When the U.S. Supreme Court heard a challenge to the practice of partisan gerrymandering in November 2017, Chief Justice John Roberts expressed concern that the high court’s docket would be inundated with similar cases.

“If this claim is allowed to proceed, there will naturally be a lot of these claims raised around the country,” the chief said. “Politics is a very important driving force and those claims will be raised. And every one of them will come here for a decision on the merits.”

The high court — led by Roberts — effectively dodged the issue in that case, which asked the justices to find partisan mapmaking unconstitutional. But a new case from North Carolina is slated to arrive at the Supreme Court and could force the justices to confront the issue.

A three-judge panel found Monday that the North Carolina legislature had intentionally drawn the state’s congressional districts to the benefit of Republicans, in violation of the Constitution. The decision is the latest in a series of long-running controversies about the GOP legislature’s line-drawing practices.
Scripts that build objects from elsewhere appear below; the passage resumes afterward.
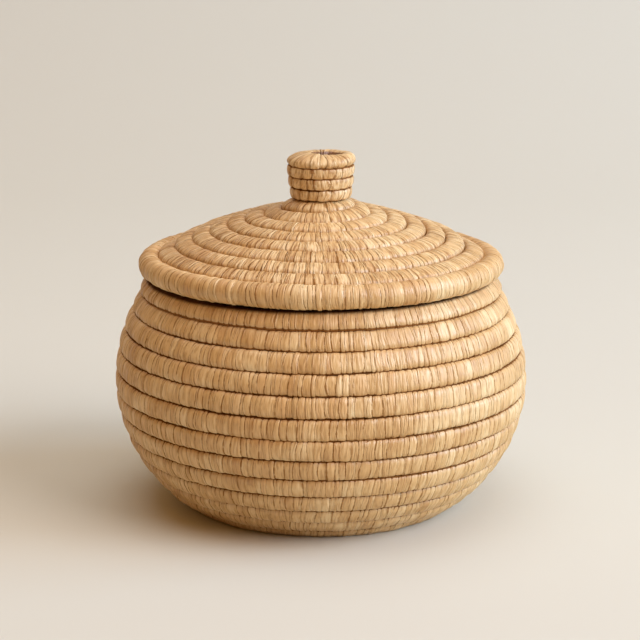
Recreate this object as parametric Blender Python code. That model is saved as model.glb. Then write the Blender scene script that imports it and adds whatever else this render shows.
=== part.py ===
"""A round coiled basket with a lid, as it is sewn: grass cores bound in raffia and laid row on row.

The body is one long coil, worked outward over a flat base and then up a bulging wall, and closed by
a mouth row. The lid is a second coil, worked down from its crown to a thicker rim roll. A short coil
under it drops into the mouth, and a small coil on the crown is the knob, turned in round a hollow.
Every coil keeps one row at one level round its front and climbs to the next row round its back.

Units are metres and degrees. +Z is up, -Y is the front, and the origin is on the axis at the floor.
"""
import math

import bmesh
import bpy
import numpy as np
from mathutils import Matrix, Vector

# Clearances
ROW_GAP = 0.0007            # between two rows of one coil
SEAM_GAP = 0.0003           # between two pieces that touch
MOUTH_CLEARANCE = 0.0030    # between the locating coil and the mouth

# Base and wall
WALL_PITCH = 0.01187        # from one row to the next
WALL_ROWS = 13              # rows from the base to the mouth row
BASE_RADIUS = 0.0679        # centre of the outermost row of the flat base
FOOT_RUN = 0.0056           # the floor stays flat this far beyond it,
FOOT_BEND = 0.0120          # the wall turns up on this radius,
FOOT_ANGLE = 33.1           # through this angle,
ROW_LEAN = 8.17             # and then bulges, each row leaning in this much more than the last
MOUTH_DIAMETER = 0.0126
MOUTH_ANGLE = 124.5         # the mouth row stands on the last row at this angle

# Lid
LID_PITCH = 0.0112
LID_SLOPE = 19.5
NECK_RADIUS = 0.0276        # from here in the lid rises to a neck
NECK_SLOPE = 32.0
CROWN_RADIUS = 0.0179       # and from here in is the flatter middle that carries the knob
CROWN_SLOPE = 8.0
RIM_DIAMETER = 0.0140
RIM_SEAT_ANGLE = 29.4       # the rim roll rests on the mouth row's shoulder at this angle
RIM_LEAN = 23.0             # the first lid row lies against the rim roll at this angle

# Locating coil under the lid
FLANGE_DIAMETER = 0.0096
FLANGE_ROWS = 2

# Knob
KNOB_PITCH = 0.0066
KNOB_ROWS = 4
KNOB_FOOT_RADIUS = 0.0153   # centre of its lowest row
KNOB_TOP_RADIUS = 0.0174    # centre of its highest outer row
KNOB_TOP_DIAMETER = 0.0060  # the row inside it that closes the top round the hollow,
KNOB_TOP_ANGLE = 2.0        # a little lower by this angle

# Counts and shares
LOOP_POINTS = 20            # points on a large loop, and half as many on a small one
KNOB_POINTS = 16
SMALL_LOOP = 0.0150         # radius under which a loop is small
SIDES = 6                   # sides of a bound coil's section
FLAT_SHARE = 0.1            # of the coil's diameter, flattened where it stands
TIP_SHARE = 0.5             # of the coil's thickness, left where a coil tapers out
CENTRE_SHARE = 0.52         # of a pitch, the least radius of the innermost loop
CLIMB_START_SHARE = 0.25    # of a turn, where the climb to the next row begins
CLIMB_SHARE = 0.5           # of a turn, taken by the climb
BACK_SHARE = 0.5            # of a turn, where closed rows meet at the back
FACE_SHARE = 0.004          # of a turn, the short straight that squares a blunt end
NEAR_SHARE = 0.6            # of a turn, nearer than which a coil is its own neighbour
CUTTER_OVERRUN = 0.010
WELD_DISTANCE = 0.00001
ROUGHNESS = 0.75

COLLECTION = "lidded_basket"
CUTTERS = "cutters"


def remove_everything():
    """Empty the scene of objects."""
    for thing in list(bpy.data.objects):
        bpy.data.objects.remove(thing, do_unlink=True)


def new_collection(name):
    """A collection linked to the scene."""
    made = bpy.data.collections.new(name)
    bpy.context.scene.collection.children.link(made)
    return made


def raffia(name, colour, roughness):
    """A plain matt fibre material."""
    material = bpy.data.materials.new(name)
    material.use_nodes = True
    shader = material.node_tree.nodes["Principled BSDF"]
    shader.inputs["Base Color"].default_value = (*colour, 1.0)
    shader.inputs["Roughness"].default_value = roughness
    shader.inputs["Metallic"].default_value = 0.0
    material.diffuse_color = (*colour, 1.0)
    return material


class Profile:
    """The line that row centres follow in the (radius, height) half plane.

    Each run is (heading or None to go on straight, length, bend radius or None for a straight run),
    and headings turn left with the bend. Distances before the start or past the end go on straight.
    """

    def __init__(self, start, runs):
        self.start = start
        self.runs = runs

    def at(self, distance):
        """Radius, height and heading in radians at a distance along the line."""
        radius, height = self.start
        heading = math.radians(self.runs[0][0])
        left = distance
        for number, (turn_to, length, bend) in enumerate(self.runs, start=1):
            if turn_to is not None:
                heading = math.radians(turn_to)
            step = left if number == len(self.runs) else min(left, length)
            if step < 0.0 or bend is None:
                radius += step * math.cos(heading)
                height += step * math.sin(heading)
            else:
                turned = heading + step / bend
                radius += bend * (math.sin(turned) - math.sin(heading))
                height += bend * (math.cos(heading) - math.cos(turned))
                heading = turned
            left -= step
            if left <= 0.0:
                break
        return radius, height, heading


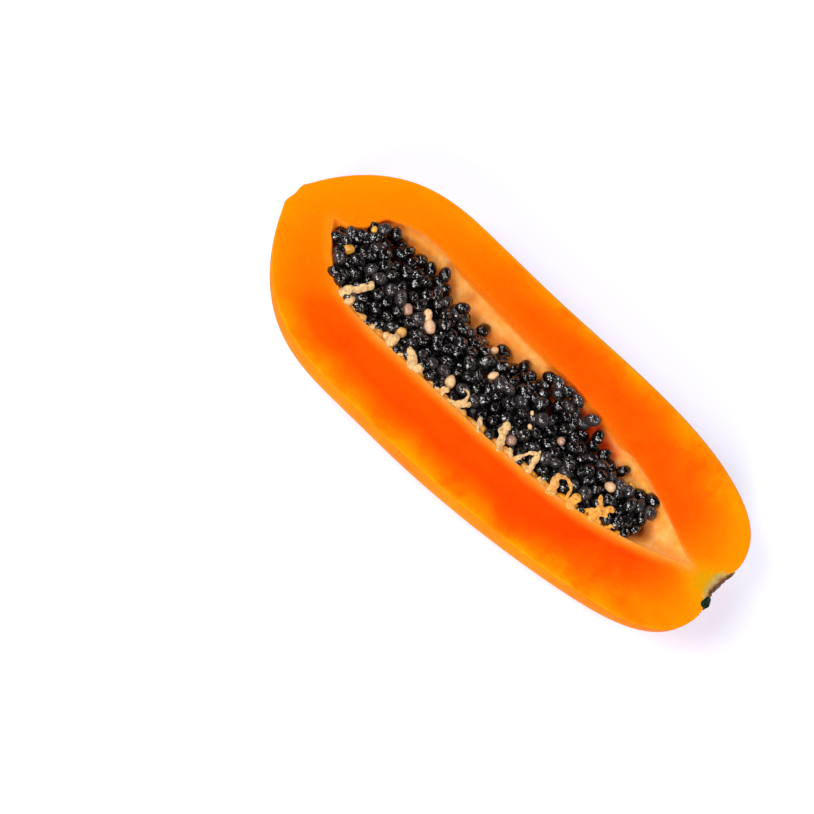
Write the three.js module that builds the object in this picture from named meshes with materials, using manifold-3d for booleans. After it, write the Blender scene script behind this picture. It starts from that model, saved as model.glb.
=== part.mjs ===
// Half of a ripe papaya, cut lengthwise and lying on its skin with the cut face up: the fruit with its open
// seed cavity, the heap of seeds, the pale placenta strands along one side of it, and the stub of the stem.
// Millimetres. +X runs from the blossom end to the stem end, +Z is up, and the origin is under the middle.
import * as THREE from "three";
import { mergeVertices } from "three/addons/utils/BufferGeometryUtils.js";
import Module from "manifold-3d";

const wasm = await Module();
wasm.setup();

// ---- The fruit: a round body whose radius and centre follow the distance s from the blossom tip ----
const LENGTH = 234;
const BODY_RADIUS = 48;
const REST_DEPTH = 1; // the flat spot that the fruit rests on is this deep in the round skin
const CUT_HEIGHT = BODY_RADIUS - REST_DEPTH;
const BLOSSOM_TAPER = 72; // length over which the blossom end closes, from BLUNTNESS before the tip
const BLOSSOM_POWERS = [3, 0.82];
const BLUNTNESS = 1;
const STEM_TAPER = 134; // length over which the stem end closes
const STEM_POWERS = [2.75, 0.25];
const BEND = 5.2; // how far the stem half lies to the side of the blossom half
const BEND_START = 95;
const BEND_END = 205;
const BLOSSOM_CENTRE_Y = -1.6; // with the bend, this centres the outline over the origin
const RIB_DEPTH = 0.01; // five faint ribs, as a share of the radius
const BLOSSOM_SCAR_RADIUS = 6;
const BLOSSOM_SCAR_DEPTH = 0.9;
const STEM_DIMPLE_RADIUS = 14;
const STEM_DIMPLE_DEPTH = 3.8;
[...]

Republicans enjoy an 11-2 advantage in the state’s congressional delegation, though Democrats generally run evenly with the GOP in statewide races. (RELATED: Democrats Move To Delay Kavanaugh Hearings Because Of The Cohen Plea)

The ruling, written by Judge James Wynn of the 4th U.S. Circuit Court of Appeals, stopped short of ordering the state to produce new maps for the November elections. A decision on that question will follow in the coming days.

North Carolina can appeal the ruling directly to the Supreme Court and will likely do so in the near future. Though the justices generally get to pick which cases they hear, federal law requires the Supreme Court to hear reapportionment cases. The state’s petition will again force an issue the Court successfully avoided last term — the constitutionality of politically-driven mapmaking.

The justices turned back a pair of landmark gerrymandering challenges in June, one from Wisconsin and the other from Maryland. Both were dismissed for procedural reasons.

The North Carolina case attempts to overcome the procedural hurdle the Court identified in the Wisconsin decision. In his decision for the Court, Roberts explained the plaintiffs in the Wisconsin case did not have standing to bring a lawsuit because they were challenging the entire statewide map. Under the plaintiffs’ theory, Roberts said, cases are best brought on a district-by-district basis.

This time, the North Carolina plaintiffs are drawn from all 13 congressional districts within the state. (RELATED: Supremes Duck Major Ruling On Partisan Gerrymandering)

Wynn’s decision is itself written with an eye toward Supreme Court review. The ruling quotes from several free speech decisions set by the Court’s conservative majority, including NIFLA v. Becerra and McCutcheon v. FEC.

In NIFLA, a five-justice majority found a California law requiring pro-life pregnancy centers to share information about state-funded abortions is likely unconstitutional. In McCutcheon, the Court struck down limits on individual campaign contributions to political groups.

Through these citations, Wynn is pointing out that the conservative justices have already embraced the proposition that government cannot rig political discourse and should strike down partisan gerrymanders on that basis. To do otherwise, he is suggesting, would be inconsistent, or even hypocritical.

Justice Anthony Kennedy’s retirement, which took effect July 31, has left the Court with just eight justices, teeing up a difficult choice for the shorthanded Court.

The attorney for the plaintiffs in the Wisconsin case, Paul Smith, predicted that gerrymandering would quickly return to the Supreme Court when Roberts expressed his concerns about the deluge of comparable cases with which the justices would be stuck.

“The first thing I would say in response to that is that those challenges are already being brought,” Smith told Roberts. “The statewide redistricting maps in this country are challenged every 10 years in some way or another.”